Log boat dating back 4,500 years found in Lough Corrib
Three Viking-style axes among artefacts recovered by Underwater Archaeology Unit
The Irish Times. April 2014
A 4,500-year-old log boat is among 12 early Bronze Age, Iron Age and medieval craft that have been located in Lough Corrib, along with several Viking-style battle axes and other weapons.
The vessels were discovered by marine surveyor Capt. Trevor Northage while mapping the western lake to update British admiralty charts.
Investigative dives were subsequently carried out last summer by the underwater archaeology unit (UAU) of the National Monuments Service, and radiocarbon dating of samples was then conducted.
Minister for Arts, Heritage and the Gaeltacht Jimmy Deenihan, who was informed of the finds recently, has described them as “exceptional”.
The three Viking-style battle axes recovered from one of the vessels will be a centrepiece in the National Museum’s Battle of Clontarf commemorative exhibition, which is due to open later this month.
Annaghkeen log boat
The oldest of the vessels located, the 4,500-year-old Annaghkeen log boat, had already been lying on the bed of Lough Corrib for 3,500 years when the Vikings arrived, Capt Northage has pointed out.

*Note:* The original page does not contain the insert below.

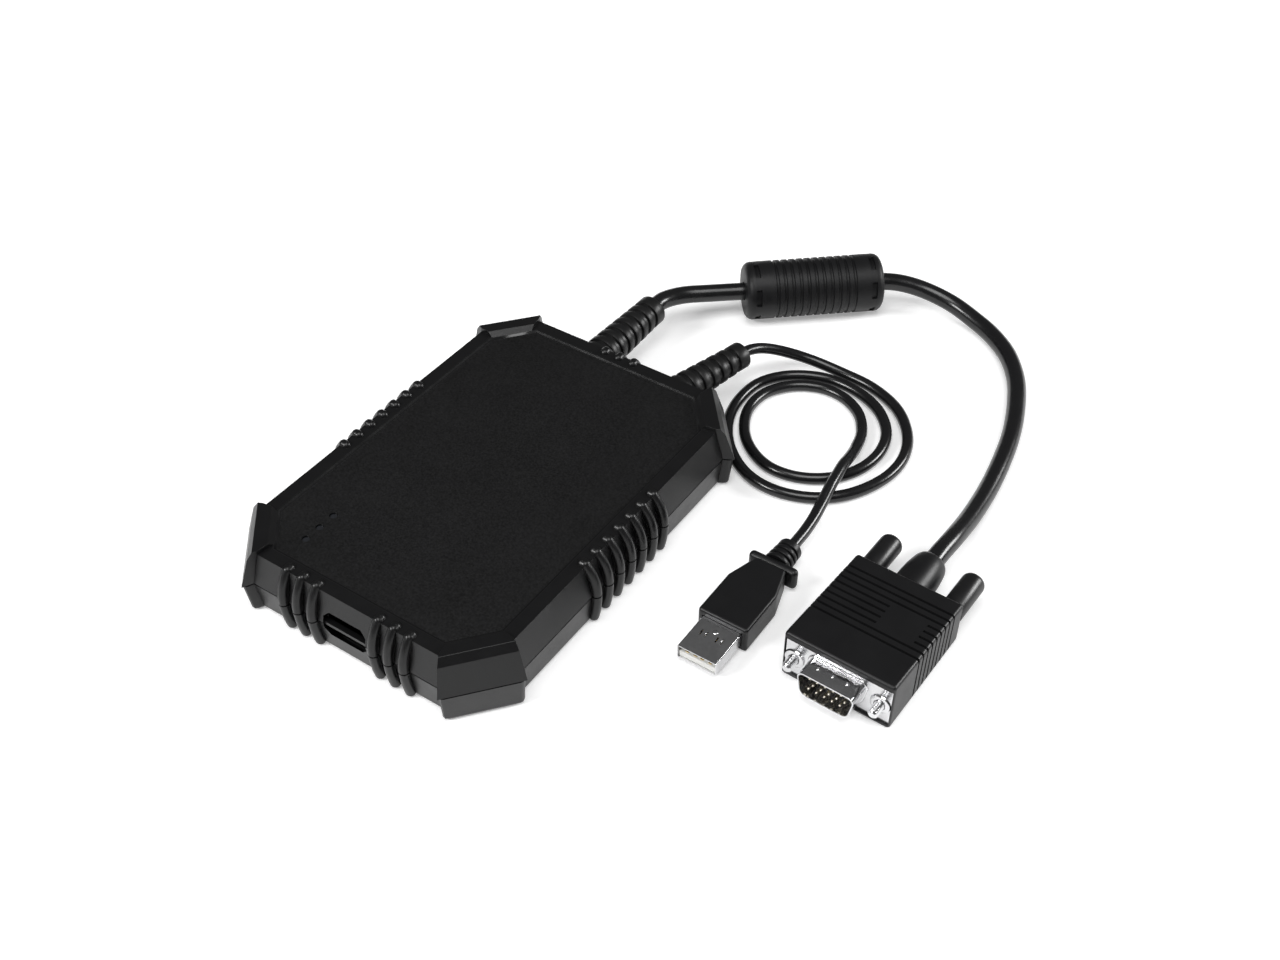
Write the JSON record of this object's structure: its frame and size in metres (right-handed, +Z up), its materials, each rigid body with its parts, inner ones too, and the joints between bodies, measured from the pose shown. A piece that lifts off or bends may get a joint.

The 12m vessel is almost identical to the Lurgan log boat found in 1902; and the Carrowneden boat found near Ballyhaunis, Co Mayo, in 1996.
“The Annaghkeen boat was made from a very big tree, and it took a lot of skill and effort to make it,” said UAU archaeologist Karl Brady.
“The fact that all three boats were located within 30 miles of each other would suggest that they were made by the one builder, or that there was a vogue for early Bronze Age boats of this type,” he said.
Another vessel dating from the 11th or 12th century and found near Carrowmoreknock on the Corrib, may have been on a raid when it sank, he added.It is likely the warriors on board were Irish and had adapted for their use the Viking weapons found on board.
Capt Northage noted the Annaghkeen vessel was the same age as that estimated for the oak trackway recently revealed by storms along the north Galway shoreline.
“These people were living in a very different landscape and working at the forefront of technology back then,” he said.
All of the weapons have been recovered for conservation by the National Museum, including bronze spearheads and a very rare wooden spear.
There are no immediate plans to raise the vessels, due to the high cost involved. “The lake water obviously has very good preservation qualities,” Mr Brady said.
Mr Deenihan has warned that all are protected under the National Monuments Act, and a licence is required from his department to dive at any of the sites.